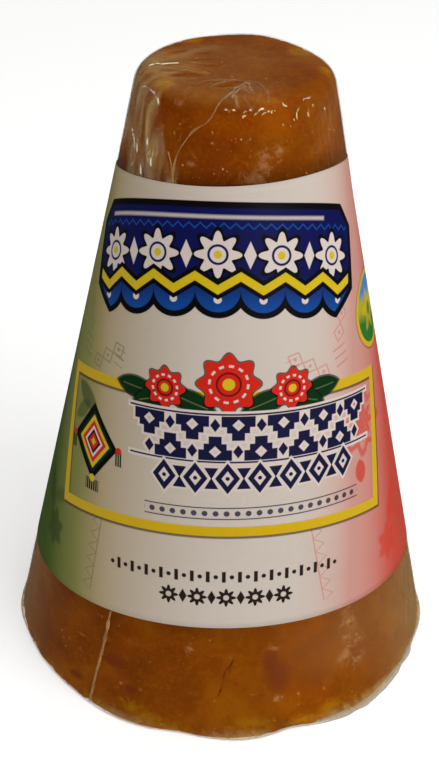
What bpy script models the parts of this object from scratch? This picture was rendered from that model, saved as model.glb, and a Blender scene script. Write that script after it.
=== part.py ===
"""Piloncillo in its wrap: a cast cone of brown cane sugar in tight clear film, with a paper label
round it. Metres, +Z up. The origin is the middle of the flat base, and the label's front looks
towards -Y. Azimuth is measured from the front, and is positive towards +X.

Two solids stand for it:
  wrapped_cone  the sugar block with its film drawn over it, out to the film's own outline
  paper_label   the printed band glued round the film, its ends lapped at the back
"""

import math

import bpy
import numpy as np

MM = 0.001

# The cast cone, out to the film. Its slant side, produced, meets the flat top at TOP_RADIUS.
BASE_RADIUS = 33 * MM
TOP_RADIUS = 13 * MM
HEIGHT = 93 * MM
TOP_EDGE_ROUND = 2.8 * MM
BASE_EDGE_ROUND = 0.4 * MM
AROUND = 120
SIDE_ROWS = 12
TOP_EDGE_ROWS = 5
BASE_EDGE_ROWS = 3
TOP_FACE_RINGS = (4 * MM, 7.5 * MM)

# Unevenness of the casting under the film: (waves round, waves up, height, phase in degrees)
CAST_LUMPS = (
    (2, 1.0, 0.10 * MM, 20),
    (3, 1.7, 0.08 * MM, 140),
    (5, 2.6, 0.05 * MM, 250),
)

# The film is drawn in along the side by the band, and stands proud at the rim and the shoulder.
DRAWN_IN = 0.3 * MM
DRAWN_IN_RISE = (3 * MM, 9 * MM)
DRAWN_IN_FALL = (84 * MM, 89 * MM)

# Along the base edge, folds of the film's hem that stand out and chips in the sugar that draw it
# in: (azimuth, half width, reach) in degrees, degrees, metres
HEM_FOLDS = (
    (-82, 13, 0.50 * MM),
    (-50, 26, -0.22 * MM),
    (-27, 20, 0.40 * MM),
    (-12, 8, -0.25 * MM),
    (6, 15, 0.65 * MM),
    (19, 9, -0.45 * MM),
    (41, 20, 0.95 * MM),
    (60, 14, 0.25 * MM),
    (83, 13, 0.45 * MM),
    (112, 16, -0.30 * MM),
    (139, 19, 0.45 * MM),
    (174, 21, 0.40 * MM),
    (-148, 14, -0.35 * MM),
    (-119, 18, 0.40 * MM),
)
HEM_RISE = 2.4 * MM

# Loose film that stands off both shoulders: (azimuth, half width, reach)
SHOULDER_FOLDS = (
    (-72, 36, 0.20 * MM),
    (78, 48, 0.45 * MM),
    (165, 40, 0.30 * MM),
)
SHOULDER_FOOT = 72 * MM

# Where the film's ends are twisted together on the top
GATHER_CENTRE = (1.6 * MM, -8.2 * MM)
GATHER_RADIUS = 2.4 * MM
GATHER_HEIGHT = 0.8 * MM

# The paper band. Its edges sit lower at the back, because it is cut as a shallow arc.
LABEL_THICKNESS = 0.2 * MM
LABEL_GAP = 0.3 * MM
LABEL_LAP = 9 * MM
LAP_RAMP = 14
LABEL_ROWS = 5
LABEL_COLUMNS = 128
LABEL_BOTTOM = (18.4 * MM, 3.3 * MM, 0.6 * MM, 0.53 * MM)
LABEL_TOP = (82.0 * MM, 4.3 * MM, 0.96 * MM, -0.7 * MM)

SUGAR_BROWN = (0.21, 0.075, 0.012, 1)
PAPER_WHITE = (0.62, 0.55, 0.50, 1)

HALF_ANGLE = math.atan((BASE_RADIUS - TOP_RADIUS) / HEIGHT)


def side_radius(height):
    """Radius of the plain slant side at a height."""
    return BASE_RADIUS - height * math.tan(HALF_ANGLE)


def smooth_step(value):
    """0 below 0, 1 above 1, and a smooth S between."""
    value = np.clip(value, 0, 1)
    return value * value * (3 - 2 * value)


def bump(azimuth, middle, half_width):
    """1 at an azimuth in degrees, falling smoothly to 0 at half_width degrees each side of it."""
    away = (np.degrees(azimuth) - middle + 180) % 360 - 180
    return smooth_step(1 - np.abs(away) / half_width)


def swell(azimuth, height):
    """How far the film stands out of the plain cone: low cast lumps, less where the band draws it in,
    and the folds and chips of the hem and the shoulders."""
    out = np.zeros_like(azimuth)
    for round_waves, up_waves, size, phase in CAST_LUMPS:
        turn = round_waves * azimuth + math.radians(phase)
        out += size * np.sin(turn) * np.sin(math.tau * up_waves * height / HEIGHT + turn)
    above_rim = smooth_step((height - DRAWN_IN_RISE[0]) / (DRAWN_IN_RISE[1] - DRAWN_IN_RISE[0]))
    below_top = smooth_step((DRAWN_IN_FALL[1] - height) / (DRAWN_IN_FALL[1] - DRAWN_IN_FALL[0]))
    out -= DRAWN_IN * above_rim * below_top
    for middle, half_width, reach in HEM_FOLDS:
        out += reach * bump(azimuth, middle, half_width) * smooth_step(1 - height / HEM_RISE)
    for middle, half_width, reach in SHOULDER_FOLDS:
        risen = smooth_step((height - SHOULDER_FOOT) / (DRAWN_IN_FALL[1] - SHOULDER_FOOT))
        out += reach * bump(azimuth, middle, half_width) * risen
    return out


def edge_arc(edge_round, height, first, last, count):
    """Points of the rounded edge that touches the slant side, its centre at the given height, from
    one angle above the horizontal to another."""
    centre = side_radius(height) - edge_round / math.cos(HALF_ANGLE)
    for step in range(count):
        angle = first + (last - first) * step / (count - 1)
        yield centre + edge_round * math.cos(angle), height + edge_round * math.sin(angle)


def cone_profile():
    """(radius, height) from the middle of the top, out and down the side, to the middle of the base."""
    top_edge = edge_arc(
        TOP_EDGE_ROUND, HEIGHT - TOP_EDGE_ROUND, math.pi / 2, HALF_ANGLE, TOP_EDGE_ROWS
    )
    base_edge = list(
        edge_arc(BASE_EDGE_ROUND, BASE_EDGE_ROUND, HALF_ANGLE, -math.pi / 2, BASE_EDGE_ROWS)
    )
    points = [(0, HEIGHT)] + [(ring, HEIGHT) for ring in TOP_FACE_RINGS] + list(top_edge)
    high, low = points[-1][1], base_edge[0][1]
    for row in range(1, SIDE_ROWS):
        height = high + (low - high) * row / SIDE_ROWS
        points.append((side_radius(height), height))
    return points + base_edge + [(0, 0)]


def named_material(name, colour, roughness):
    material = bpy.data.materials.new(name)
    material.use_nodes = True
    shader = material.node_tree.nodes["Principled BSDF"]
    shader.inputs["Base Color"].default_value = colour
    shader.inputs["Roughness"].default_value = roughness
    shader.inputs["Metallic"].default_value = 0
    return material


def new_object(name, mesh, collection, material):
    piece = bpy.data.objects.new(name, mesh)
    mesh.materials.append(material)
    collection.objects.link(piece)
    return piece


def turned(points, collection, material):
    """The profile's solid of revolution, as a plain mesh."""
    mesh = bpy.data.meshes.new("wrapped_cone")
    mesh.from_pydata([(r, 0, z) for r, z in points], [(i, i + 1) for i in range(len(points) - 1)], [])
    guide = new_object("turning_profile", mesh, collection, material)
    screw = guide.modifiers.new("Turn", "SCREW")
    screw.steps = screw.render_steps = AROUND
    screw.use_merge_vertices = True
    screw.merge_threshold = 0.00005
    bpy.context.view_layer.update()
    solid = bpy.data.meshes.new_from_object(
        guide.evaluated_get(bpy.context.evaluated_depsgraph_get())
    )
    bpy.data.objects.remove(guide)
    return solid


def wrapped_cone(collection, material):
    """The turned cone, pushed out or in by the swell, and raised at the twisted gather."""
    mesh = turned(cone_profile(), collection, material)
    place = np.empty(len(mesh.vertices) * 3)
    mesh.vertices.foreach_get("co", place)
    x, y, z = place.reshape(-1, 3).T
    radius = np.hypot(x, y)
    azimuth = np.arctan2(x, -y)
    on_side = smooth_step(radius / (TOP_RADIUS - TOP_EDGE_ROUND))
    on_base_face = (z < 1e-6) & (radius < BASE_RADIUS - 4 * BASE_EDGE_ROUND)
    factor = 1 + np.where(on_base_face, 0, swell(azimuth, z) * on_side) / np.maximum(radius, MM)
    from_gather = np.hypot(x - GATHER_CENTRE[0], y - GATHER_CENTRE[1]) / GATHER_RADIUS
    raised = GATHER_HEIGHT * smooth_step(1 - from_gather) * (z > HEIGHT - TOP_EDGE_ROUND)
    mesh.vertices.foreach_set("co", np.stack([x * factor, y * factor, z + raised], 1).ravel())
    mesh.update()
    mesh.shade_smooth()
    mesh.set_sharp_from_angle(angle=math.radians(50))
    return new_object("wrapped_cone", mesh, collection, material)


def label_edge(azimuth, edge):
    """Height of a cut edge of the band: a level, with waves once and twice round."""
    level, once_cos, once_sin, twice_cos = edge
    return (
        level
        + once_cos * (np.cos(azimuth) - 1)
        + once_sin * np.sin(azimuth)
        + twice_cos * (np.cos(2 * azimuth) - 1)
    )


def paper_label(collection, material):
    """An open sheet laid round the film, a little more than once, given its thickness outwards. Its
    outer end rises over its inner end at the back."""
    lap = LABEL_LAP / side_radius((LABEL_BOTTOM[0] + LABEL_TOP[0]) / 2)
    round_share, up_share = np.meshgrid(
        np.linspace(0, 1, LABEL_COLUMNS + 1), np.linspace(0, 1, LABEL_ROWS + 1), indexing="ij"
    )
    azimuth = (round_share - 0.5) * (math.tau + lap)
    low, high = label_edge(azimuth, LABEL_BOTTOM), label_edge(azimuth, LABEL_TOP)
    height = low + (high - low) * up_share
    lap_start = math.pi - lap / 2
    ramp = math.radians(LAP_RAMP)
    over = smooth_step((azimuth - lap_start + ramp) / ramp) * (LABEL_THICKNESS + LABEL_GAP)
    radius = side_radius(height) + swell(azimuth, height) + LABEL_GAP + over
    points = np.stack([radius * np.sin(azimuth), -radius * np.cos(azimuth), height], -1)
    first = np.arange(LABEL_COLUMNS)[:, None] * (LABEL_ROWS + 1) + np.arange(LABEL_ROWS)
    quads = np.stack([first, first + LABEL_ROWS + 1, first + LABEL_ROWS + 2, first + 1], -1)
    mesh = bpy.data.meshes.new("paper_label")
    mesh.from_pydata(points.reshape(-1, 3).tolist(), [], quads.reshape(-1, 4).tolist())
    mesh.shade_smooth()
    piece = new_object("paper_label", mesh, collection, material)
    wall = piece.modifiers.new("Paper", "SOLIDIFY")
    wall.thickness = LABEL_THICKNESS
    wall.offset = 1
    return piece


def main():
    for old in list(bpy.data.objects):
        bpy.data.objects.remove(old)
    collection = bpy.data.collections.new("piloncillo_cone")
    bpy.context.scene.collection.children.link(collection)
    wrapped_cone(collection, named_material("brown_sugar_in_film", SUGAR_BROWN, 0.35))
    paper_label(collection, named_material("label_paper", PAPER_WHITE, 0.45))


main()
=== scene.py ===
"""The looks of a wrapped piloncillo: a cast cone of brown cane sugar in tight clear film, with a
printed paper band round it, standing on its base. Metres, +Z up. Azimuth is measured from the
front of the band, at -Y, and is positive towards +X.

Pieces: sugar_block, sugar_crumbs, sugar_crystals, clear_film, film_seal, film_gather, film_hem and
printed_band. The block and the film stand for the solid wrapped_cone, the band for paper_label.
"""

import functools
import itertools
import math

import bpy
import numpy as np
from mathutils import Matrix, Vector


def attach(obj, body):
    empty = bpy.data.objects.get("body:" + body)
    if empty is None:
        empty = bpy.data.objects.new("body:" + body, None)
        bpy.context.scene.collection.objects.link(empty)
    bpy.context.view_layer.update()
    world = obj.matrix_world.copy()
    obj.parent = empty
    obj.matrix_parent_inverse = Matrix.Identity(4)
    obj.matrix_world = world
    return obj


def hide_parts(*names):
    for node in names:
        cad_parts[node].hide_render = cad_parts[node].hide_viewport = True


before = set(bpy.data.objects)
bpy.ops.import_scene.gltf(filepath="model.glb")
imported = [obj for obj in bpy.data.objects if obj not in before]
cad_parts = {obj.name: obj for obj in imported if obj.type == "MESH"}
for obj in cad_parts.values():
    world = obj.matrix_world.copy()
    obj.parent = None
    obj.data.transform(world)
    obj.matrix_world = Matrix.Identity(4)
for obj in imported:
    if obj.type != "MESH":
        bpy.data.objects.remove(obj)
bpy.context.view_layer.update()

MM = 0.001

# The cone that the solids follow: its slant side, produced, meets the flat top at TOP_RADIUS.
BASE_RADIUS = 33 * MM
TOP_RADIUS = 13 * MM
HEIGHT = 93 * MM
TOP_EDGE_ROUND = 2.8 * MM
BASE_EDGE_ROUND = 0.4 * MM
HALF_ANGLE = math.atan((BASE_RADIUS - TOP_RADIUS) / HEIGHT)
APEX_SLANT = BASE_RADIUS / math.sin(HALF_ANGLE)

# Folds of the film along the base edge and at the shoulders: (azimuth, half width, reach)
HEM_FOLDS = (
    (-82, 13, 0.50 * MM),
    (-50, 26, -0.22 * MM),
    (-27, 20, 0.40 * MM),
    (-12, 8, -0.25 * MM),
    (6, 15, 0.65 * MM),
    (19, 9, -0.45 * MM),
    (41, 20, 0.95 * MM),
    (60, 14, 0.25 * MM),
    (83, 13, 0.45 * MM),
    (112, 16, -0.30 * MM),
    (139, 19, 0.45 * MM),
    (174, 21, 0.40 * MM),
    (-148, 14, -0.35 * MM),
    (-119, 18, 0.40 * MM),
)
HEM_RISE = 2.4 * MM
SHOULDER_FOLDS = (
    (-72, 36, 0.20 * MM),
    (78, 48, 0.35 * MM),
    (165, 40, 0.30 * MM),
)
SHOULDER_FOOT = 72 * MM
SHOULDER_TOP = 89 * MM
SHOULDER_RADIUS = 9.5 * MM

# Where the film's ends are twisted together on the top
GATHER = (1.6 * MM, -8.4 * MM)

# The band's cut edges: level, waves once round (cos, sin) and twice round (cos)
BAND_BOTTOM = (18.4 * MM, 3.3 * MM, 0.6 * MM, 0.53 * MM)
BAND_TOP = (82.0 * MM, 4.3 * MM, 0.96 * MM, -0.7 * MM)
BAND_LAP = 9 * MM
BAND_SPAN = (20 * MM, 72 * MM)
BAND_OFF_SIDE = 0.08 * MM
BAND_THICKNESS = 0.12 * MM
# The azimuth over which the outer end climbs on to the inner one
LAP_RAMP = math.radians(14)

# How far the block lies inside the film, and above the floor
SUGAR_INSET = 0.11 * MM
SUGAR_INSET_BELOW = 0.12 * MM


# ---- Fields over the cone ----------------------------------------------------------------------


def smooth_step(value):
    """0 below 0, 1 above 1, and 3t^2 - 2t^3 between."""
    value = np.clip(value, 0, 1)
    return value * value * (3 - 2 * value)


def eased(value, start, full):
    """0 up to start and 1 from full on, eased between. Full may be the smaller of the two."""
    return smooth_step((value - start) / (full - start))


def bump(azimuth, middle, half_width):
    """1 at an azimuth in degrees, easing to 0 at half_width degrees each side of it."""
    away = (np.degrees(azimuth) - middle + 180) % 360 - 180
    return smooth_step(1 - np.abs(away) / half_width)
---
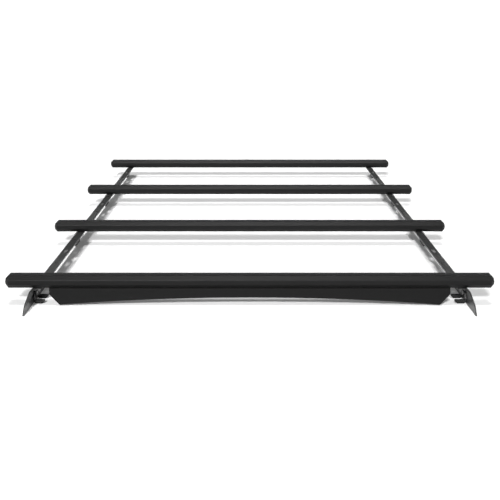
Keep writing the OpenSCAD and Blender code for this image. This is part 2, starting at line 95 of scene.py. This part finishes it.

Task brief
Start at the line with "points = np.stack([radius" and stop after the line with "obj.matrix_parent_inverse = Matrix.Identity(4)". Repeat exactly the lines in that range.

Solution to the problem
    points = np.stack([radius * np.sin(azimuth), -radius * np.cos(azimuth), height], -1)
    first = np.arange(LABEL_COLUMNS)[:, None] * (LABEL_ROWS + 1) + np.arange(LABEL_ROWS)
    quads = np.stack([first, first + LABEL_ROWS + 1, first + LABEL_ROWS + 2, first + 1], -1)
    mesh = bpy.data.meshes.new("paper_label")
    mesh.from_pydata(points.reshape(-1, 3).tolist(), [], quads.reshape(-1, 4).tolist())
    mesh.shade_smooth()
    piece = new_object("paper_label", mesh, collection, material)
    wall = piece.modifiers.new("Paper", "SOLIDIFY")
    wall.thickness = LABEL_THICKNESS
    wall.offset = 1
    return piece


def main():
    for old in list(bpy.data.objects):
        bpy.data.objects.remove(old)
    collection = bpy.data.collections.new("piloncillo_cone")
    bpy.context.scene.collection.children.link(collection)
    wrapped_cone(collection, named_material("brown_sugar_in_film", SUGAR_BROWN, 0.35))
    paper_label(collection, named_material("label_paper", PAPER_WHITE, 0.45))


main()
=== scene.py ===
"""The looks of a wrapped piloncillo: a cast cone of brown cane sugar in tight clear film, with a
printed paper band round it, standing on its base. Metres, +Z up. Azimuth is measured from the
front of the band, at -Y, and is positive towards +X.

Pieces: sugar_block, sugar_crumbs, sugar_crystals, clear_film, film_seal, film_gather, film_hem and
printed_band. The block and the film stand for the solid wrapped_cone, the band for paper_label.
"""

import functools
import itertools
import math

import bpy
import numpy as np
from mathutils import Matrix, Vector


def attach(obj, body):
    empty = bpy.data.objects.get("body:" + body)
    if empty is None:
        empty = bpy.data.objects.new("body:" + body, None)
        bpy.context.scene.collection.objects.link(empty)
    bpy.context.view_layer.update()
    world = obj.matrix_world.copy()
    obj.parent = empty
    obj.matrix_parent_inverse = Matrix.Identity(4)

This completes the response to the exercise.